29 in German History
October 29, 1268
Death of Konradin (Konrad der jüngere) in
Naples, Italy (born in Wolfstein, Germany). The Swabian,
Konradin, who held the title "king of the Romans"
was the last of the Hohenstaufen dynasty. His downfall came
in a conflict with the Frenchman, Charles of Anjou. After losing
in battle and being captured, he was beheaded in the
marketplace in Naples.
October 29, 1787
Mozart's opera Don Giovanni has
its first performance in Prague.
October 29, 1879
Birth of Franz von Papen in Werl, Germany.

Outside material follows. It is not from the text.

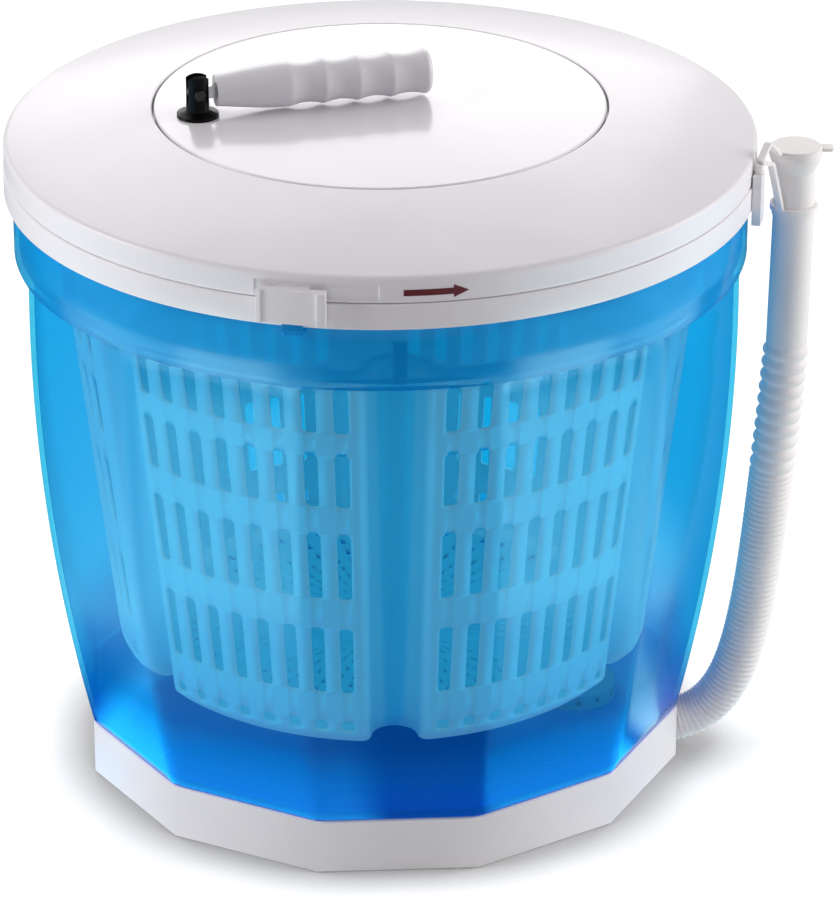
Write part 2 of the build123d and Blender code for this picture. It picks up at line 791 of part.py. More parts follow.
def lid_under(radius):
    """Height of the underside of the lid's slope at a radius."""
    return lid_shoulder_z + (lid_radius - radius) * lid_fall - lid_wall


# Lid cover: rim, slope up to the turntable opening, screw bosses, and a slot for each latch
latch_slots = []
for turn in (0, 180):
    slot_start = latch_angle + turn - latch_neck_span / 2 - moving_clearance
    latch_slots.append(arc_block(
        lid_radius - 2 * lid_wall, lid_radius + overrun, slot_start,
        latch_neck_span + latch_travel + 2 * moving_clearance,
        lid_bottom_z + latch_slot_lift, latch_neck_height + 2 * running_clearance))
with BuildPart() as lid_cover:
    with BuildSketch(Plane.XZ):
        with BuildLine():
            Polyline(
                (lid_radius - lid_wall, lid_bottom_z),
                (lid_radius, lid_bottom_z),
                (lid_radius, lid_shoulder_z - lid_shoulder),
                (lid_radius - lid_shoulder, lid_shoulder_z + lid_shoulder * lid_fall),
                (lid_opening_radius, lid_top_z),
                (lid_opening_radius, lid_top_z - lid_wall),
                (lid_radius - lid_wall, lid_under(lid_radius - lid_wall)),
                close=True,
            )
        make_face()
    revolve(axis=Axis.Z)
    seal_outer_radius = lid_radius - seal_outset
    with BuildSketch(Plane.XZ):
        with BuildLine():
            Polyline(
                (seal_outer_radius, lid_bottom_z + seal_height),
                (seal_outer_radius, lid_under(seal_outer_radius) + lid_wall / 2),
                (seal_outer_radius - seal_width, lid_under(seal_outer_radius - seal_width) + lid_wall / 2),
                (seal_outer_radius - seal_width, lid_bottom_z + seal_height),
                close=True,
            )
        make_face()
    revolve(axis=Axis.Z)
    with BuildSketch(Plane.XY.offset(plate_top_z)):
        with PolarLocations(lid_boss_circle, lid_boss_count):
            Circle(lid_boss_radius)
    extrude(amount=lid_under(lid_boss_circle) + lid_wall / 2 - plate_top_z)
    with BuildSketch(Plane.XY.offset(plate_top_z)):
        with PolarLocations(lid_boss_circle, lid_boss_count):
            Circle(screw_radius)
    extrude(amount=plate_rim_height, mode=Mode.SUBTRACT)
    for slot in latch_slots:
        add(slot, mode=Mode.SUBTRACT)

# Rubber ring that seals the lid on the collar
with BuildPart() as lid_seal:
    with BuildSketch(Plane.XY.offset(lid_bottom_z - seal_squeeze)):
        Circle(seal_outer_radius)
        Circle(seal_outer_radius - seal_width, mode=Mode.SUBTRACT)
    extrude(amount=seal_height + seal_squeeze)

# Gear plate under the lid: its rim carries the turntable, its bosses the planet gears
shaft_bore_radius = shaft_radius + running_clearance
bush_radius = shaft_bore_radius + bush_wall
with BuildPart() as gear_plate:
    with BuildSketch(Plane.XY.offset(plate_under_z)):
        Circle(plate_radius)
    extrude(amount=plate_thickness)
    with BuildSketch(Plane.XY.offset(plate_top_z)):
        Circle(flange_radius)
        Circle(skirt_radius + moving_clearance * 2, mode=Mode.SUBTRACT)
    extrude(amount=plate_rim_height)
    with BuildSketch(Plane.XY.offset(plate_under_z - bush_drop)):
        Circle(bush_radius + shaft_boss_wall)
    extrude(amount=bush_drop)
    with BuildSketch(Plane.XY.offset(plate_top_z)):
        with PolarLocations(planet_circle, planet_count, start_angle=planet_start_angle):
            Circle(pin_boss_radius)
    extrude(amount=pin_boss_height - running_clearance)
    with BuildSketch(Plane.XY.offset(plate_under_z - bush_drop)):
        Circle(bush_radius)
    extrude(amount=bush_drop + plate_thickness, mode=Mode.SUBTRACT)
    with BuildSketch(Plane.XY.offset(plate_under_z)):
        with PolarLocations(planet_circle, planet_count, start_angle=planet_start_angle):
            Circle(pin_radius)
        with PolarLocations(lid_boss_circle, lid_boss_count):
            Circle(screw_radius + fit_clearance)
    extrude(amount=plate_thickness + pin_boss_height, mode=Mode.SUBTRACT)

# Screws that hold the gear plate under the lid
with BuildPart() as plate_screws:
    with BuildSketch(Plane.XY.offset(plate_under_z - screw_head_height)):
        with PolarLocations(lid_boss_circle, lid_boss_count):
            Circle(screw_head_radius)
    extrude(amount=screw_head_height)
    with BuildSketch(Plane.XY.offset(plate_under_z)):
        with PolarLocations(lid_boss_circle, lid_boss_count):
            Circle(screw_radius)
    extrude(amount=plate_thickness + plate_rim_height - edge_break)

# Steel pins of the planet gears, with a head that keeps each gear down
with BuildPart() as planet_pins:
    with BuildSketch(Plane.XY.offset(plate_under_z)):
        with PolarLocations(planet_circle, planet_count, start_angle=planet_start_angle):
            Circle(pin_radius)
    extrude(amount=gear_top_z + running_clearance - plate_under_z)
    with BuildSketch(Plane.XY.offset(gear_top_z + running_clearance)):
        with PolarLocations(planet_circle, planet_count, start_angle=planet_start_angle):
            Circle(pin_boss_radius)
    extrude(amount=pin_head_height)

# Flanged bush of the drive shaft
with BuildPart() as shaft_bush:
    with BuildSketch(Plane.XY.offset(plate_under_z - bush_drop)):
        Circle(bush_radius)
    extrude(amount=bush_drop + plate_thickness)
    with BuildSketch(Plane.XY.offset(plate_top_z)):
        Circle(bush_radius + bush_flange)
    extrude(amount=bush_flange_height)
    with BuildSketch(Plane.XY.offset(plate_under_z - bush_drop)):
        Circle(shaft_bore_radius)
    extrude(amount=bush_drop + plate_thickness + bush_flange_height, mode=Mode.SUBTRACT)

# Slippery ring that the flange of the turntable slides on
with BuildPart() as slide_ring:
    with BuildSketch(Plane.XY.offset(slide_ring_z)):
        Circle(flange_radius)
        Circle(skirt_radius + moving_clearance * 2, mode=Mode.SUBTRACT)
    extrude(amount=slide_ring_height)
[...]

Von Papen was a member of the Catholic Center Party in the
parliament. Through a series of calculated political moves,
von Papen was appointed chancellor in 1932. In an attempt to
appease the Nazi Party in parliament, he lifted the ban on
the SA. After only a few months he was outmaneuvered and
replaced as chancellor by Kurt von Schleicher. Although he
had been opposed to Hitler, von Papen made a deal with him on
January 4, 1933 calculated to serve his own political
interests. Von Papen then urged the president, von
Hindenburg, to appoint Hitler chancellor with himself as vice
chancellor. Later he became ambassador to Austria, where he
helped arrange the annexation of Austria and ambassador to
Turkey where his mission was to keep Turkey out of an
alliance with Germany's enemies.
October 29, 1897
Birth of Joseph Goebbels in Rheydt,
Germany. Goebbels was the propaganda minister of Adolf
Hitler. He had gained his doctorate in Germanic philology
from the University of Heidelberg in 1922. As propaganda
minister he was in charge of the press, radio, theater, film
literature, music and the fine arts. Goebbels, his wife and
six children were with Hitler in his bunker until the end. On
May 1, 1945, they gave poison to the six children and then took
their own lives.
October 29, 1914
Turkey declares war on the side of Germany
and Austria thus closing the Dardanelles to the opposition
and cutting Russia off from Britain and France.
October 29, 1918
Mutinous German sailors of SMS Prinzregent Luitpold
A mutiny of German sailors ends the naval
portion of WWI. It was a major revolt by sailors of the German High Seas Fleet. The revolt triggered the German revolution which was to sweep aside the monarchy within a few days. It ultimately led to the end of the First World War and to the establishment of the Weimar Republic.